Rümke betont, dass Abzuschiebende und Häftlinge im Strafvollzug nicht im selben Gebäude untergebracht und von unterschiedlichen So­zi­al­ar­bei­te­r*in­nen betreut worden seien. „Einen gemeinsamen Vollzug hat es deshalb nicht gegeben“, sagt Rümke.

Es gibt kein Defizit an Haftplätzen, aber dafür ein großes an Rechtsstaatlichkeit

Peter Fahlbusch, Rechtsanwalt

Peter Fahlbusch, Anwalt für Migrationsrecht und Verteidiger des pakistanischen Klägers vor dem Amtsgericht Hannover, rechnet in maximal zwei bis drei Monaten mit einem Urteil des Europäischen Gerichtshofs. Dabei sei es äußerst wahrscheinlich, dass das Gericht dem Gutachten von Generalanwalt de la Tour folgen werde und die Bundesrepublik die Unterbringung von Abzuschiebenden in Strafvollzugsanstalten nur noch nach Einzelfallprüfungen anordnen darf.

Derzeit gebe es „kein Defizit an Haftplätzen, aber dafür ein großes an Rechtsstaatlichkeit“, findet Fahlbusch. Sobald der EuGH geurteilt hat, wird das Verfahren wieder vor dem hannoverschen Amtsgericht verhandelt.

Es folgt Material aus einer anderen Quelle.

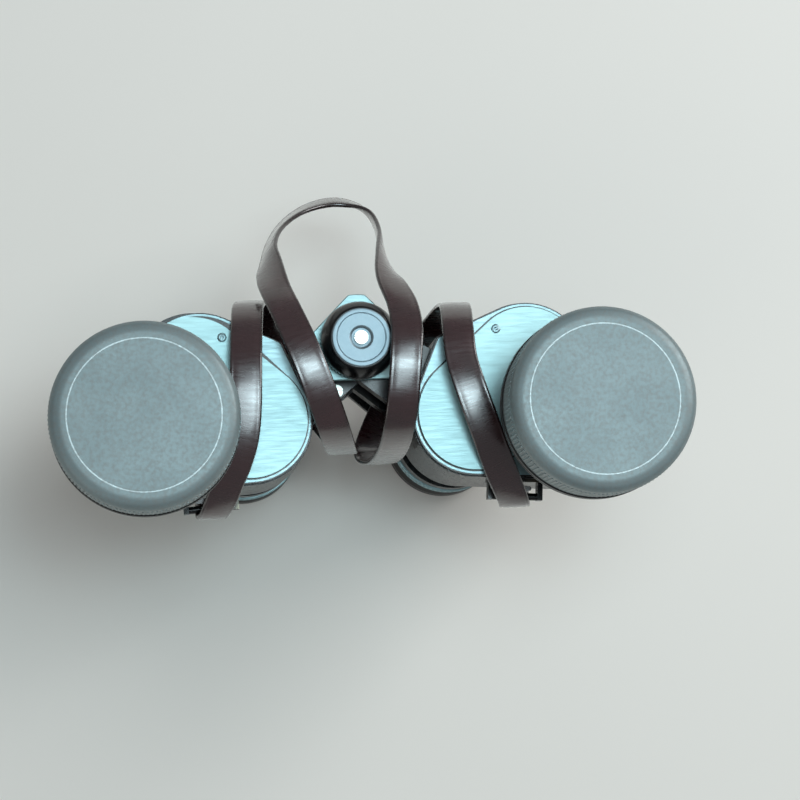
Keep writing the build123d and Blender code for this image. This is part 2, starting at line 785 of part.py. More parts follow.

Folgt hier ein entsprechendes Urteil, könnte dies zur Freilassung der in Langenhagen Inhaftierten führen, sollten keine anderen Unterbringungsmöglichkeiten gefunden werden. Fahlbusch zufolge kann das Abschiebegefängnis dann bis zur „Abrüstung auf den Standard der Abschiebungshaft“ nicht mehr genutzt werden.

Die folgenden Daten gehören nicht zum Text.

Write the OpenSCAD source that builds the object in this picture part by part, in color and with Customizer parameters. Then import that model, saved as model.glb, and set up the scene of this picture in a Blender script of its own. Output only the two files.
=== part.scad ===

Abschiebehäftlinge wurden frei gelassen

Schleswig-Holstein ist schon ein Stück weiter. Bei der Inbetriebnahme eines Abschiebegefängnisses in Glückstadt hat Justizministerin Sabine Sütterlin-Waack betont, dass diese Anstalt explizit nicht für den Strafvollzug zur Verfügung stünde.

Deutschland hatte schon 2014 vom EuGH eine Rüge bekommen, weil von Abschiebung Betroffene in normalen Haftanstalten untergebracht wurden. Damals bestätigte der EuGH einen Antrag des Generalanwalts Yves Bot, wonach eine solche Form der Unterbringung gegen die „Menschenwürde von Migranten“ verstoße.

Nach Angaben des Rechtsanwalts Fahlbusch sind Abschiebehäftlinge danach in vielen Bundesländern frei gelassen worden, weil es zu wenige spezielle Haftplätze für sie gab. Seit der Einführung des „Geordnete-Rückkehr-Gesetzes“ von 2019 greifen aber insbesondere Sachsen-Anhalt und Mecklenburg-Vorpommern wieder auf die Praxis der Inhaftierung in JVAs zurück, da es dort keine Gefängnisse gibt, die den Standards einer „speziellen Einrichtung“ für die Abschiebungshaft genügen.